# [Material]
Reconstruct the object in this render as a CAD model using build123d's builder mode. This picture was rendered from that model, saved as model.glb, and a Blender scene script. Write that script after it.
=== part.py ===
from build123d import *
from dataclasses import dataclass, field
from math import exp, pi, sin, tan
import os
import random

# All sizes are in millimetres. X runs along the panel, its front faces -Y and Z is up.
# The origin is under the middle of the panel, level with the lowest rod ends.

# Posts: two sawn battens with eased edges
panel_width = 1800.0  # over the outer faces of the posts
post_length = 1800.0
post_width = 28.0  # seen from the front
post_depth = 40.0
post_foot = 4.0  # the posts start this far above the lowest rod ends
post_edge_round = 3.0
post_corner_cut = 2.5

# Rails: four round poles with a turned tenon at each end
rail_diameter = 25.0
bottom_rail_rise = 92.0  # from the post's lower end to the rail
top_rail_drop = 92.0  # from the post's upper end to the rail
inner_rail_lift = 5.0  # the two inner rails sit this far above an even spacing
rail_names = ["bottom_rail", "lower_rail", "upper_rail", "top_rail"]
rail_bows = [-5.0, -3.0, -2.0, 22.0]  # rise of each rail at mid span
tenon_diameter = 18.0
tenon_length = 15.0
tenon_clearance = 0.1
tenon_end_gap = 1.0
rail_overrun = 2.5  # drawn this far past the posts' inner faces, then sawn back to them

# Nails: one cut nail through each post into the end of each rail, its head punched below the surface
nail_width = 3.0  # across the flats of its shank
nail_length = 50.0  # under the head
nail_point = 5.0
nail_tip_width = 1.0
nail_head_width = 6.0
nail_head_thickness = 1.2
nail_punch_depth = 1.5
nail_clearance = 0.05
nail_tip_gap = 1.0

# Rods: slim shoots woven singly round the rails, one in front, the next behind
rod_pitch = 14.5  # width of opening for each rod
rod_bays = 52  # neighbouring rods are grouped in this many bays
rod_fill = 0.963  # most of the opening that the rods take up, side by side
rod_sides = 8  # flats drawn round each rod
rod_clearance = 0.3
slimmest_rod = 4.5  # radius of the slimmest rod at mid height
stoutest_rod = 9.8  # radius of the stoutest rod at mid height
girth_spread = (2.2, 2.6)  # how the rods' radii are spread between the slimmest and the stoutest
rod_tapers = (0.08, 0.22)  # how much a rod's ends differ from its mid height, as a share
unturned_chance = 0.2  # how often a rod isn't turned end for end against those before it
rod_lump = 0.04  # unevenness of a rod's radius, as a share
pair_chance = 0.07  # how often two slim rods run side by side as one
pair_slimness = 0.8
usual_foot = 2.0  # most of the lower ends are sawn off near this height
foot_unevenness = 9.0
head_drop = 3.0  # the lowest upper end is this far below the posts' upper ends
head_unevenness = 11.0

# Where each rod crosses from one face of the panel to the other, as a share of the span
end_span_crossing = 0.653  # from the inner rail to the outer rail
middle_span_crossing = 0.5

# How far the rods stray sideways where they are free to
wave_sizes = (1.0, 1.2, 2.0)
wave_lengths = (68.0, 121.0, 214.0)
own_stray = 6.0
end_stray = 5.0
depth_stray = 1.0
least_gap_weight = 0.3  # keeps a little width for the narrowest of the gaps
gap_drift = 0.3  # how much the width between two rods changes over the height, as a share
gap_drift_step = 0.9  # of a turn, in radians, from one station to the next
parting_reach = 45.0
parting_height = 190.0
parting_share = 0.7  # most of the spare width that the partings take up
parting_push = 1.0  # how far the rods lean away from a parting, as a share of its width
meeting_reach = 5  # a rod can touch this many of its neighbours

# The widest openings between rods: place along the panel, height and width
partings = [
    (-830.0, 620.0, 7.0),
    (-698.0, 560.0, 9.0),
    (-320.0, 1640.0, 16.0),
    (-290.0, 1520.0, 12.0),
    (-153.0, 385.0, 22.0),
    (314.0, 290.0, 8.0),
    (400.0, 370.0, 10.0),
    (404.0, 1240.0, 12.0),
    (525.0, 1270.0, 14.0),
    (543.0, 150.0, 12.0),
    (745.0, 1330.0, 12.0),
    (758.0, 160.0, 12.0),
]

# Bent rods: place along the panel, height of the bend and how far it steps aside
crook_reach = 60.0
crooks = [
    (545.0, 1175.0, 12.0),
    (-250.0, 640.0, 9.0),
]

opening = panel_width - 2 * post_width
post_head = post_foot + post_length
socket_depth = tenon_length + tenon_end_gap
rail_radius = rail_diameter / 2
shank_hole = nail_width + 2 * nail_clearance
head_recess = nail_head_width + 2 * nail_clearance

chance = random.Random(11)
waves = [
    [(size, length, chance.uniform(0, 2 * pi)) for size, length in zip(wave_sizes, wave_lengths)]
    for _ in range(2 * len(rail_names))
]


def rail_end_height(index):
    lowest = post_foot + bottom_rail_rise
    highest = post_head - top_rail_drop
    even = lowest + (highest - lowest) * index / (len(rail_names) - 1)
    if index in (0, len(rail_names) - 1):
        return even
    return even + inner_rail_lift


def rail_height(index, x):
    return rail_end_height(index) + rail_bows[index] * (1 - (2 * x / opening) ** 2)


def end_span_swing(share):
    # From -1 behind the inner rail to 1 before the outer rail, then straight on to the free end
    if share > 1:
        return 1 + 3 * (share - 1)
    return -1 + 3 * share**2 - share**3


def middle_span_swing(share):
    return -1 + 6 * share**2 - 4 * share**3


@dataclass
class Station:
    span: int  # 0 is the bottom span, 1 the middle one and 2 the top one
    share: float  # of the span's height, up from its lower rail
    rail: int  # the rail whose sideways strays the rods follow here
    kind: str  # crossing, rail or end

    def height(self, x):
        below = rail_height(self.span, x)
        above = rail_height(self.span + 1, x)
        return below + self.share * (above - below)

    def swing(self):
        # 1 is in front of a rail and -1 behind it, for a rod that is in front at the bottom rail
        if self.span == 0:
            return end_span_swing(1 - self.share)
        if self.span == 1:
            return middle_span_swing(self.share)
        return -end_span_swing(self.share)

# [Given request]
Beginning at the top of the data, please return every line until and including the line containing "nail_tip_gap = 1.0", copied exactly, and nothing past it.

# [Task result]
Reconstruct the object in this render as a CAD model using build123d's builder mode. This picture was rendered from that model, saved as model.glb, and a Blender scene script. Write that script after it.
=== part.py ===
from build123d import *
from dataclasses import dataclass, field
from math import exp, pi, sin, tan
import os
import random

# All sizes are in millimetres. X runs along the panel, its front faces -Y and Z is up.
# The origin is under the middle of the panel, level with the lowest rod ends.

# Posts: two sawn battens with eased edges
panel_width = 1800.0  # over the outer faces of the posts
post_length = 1800.0
post_width = 28.0  # seen from the front
post_depth = 40.0
post_foot = 4.0  # the posts start this far above the lowest rod ends
post_edge_round = 3.0
post_corner_cut = 2.5

# Rails: four round poles with a turned tenon at each end
rail_diameter = 25.0
bottom_rail_rise = 92.0  # from the post's lower end to the rail
top_rail_drop = 92.0  # from the post's upper end to the rail
inner_rail_lift = 5.0  # the two inner rails sit this far above an even spacing
rail_names = ["bottom_rail", "lower_rail", "upper_rail", "top_rail"]
rail_bows = [-5.0, -3.0, -2.0, 22.0]  # rise of each rail at mid span
tenon_diameter = 18.0
tenon_length = 15.0
tenon_clearance = 0.1
tenon_end_gap = 1.0
rail_overrun = 2.5  # drawn this far past the posts' inner faces, then sawn back to them

# Nails: one cut nail through each post into the end of each rail, its head punched below the surface
nail_width = 3.0  # across the flats of its shank
nail_length = 50.0  # under the head
nail_point = 5.0
nail_tip_width = 1.0
nail_head_width = 6.0
nail_head_thickness = 1.2
nail_punch_depth = 1.5
nail_clearance = 0.05
nail_tip_gap = 1.0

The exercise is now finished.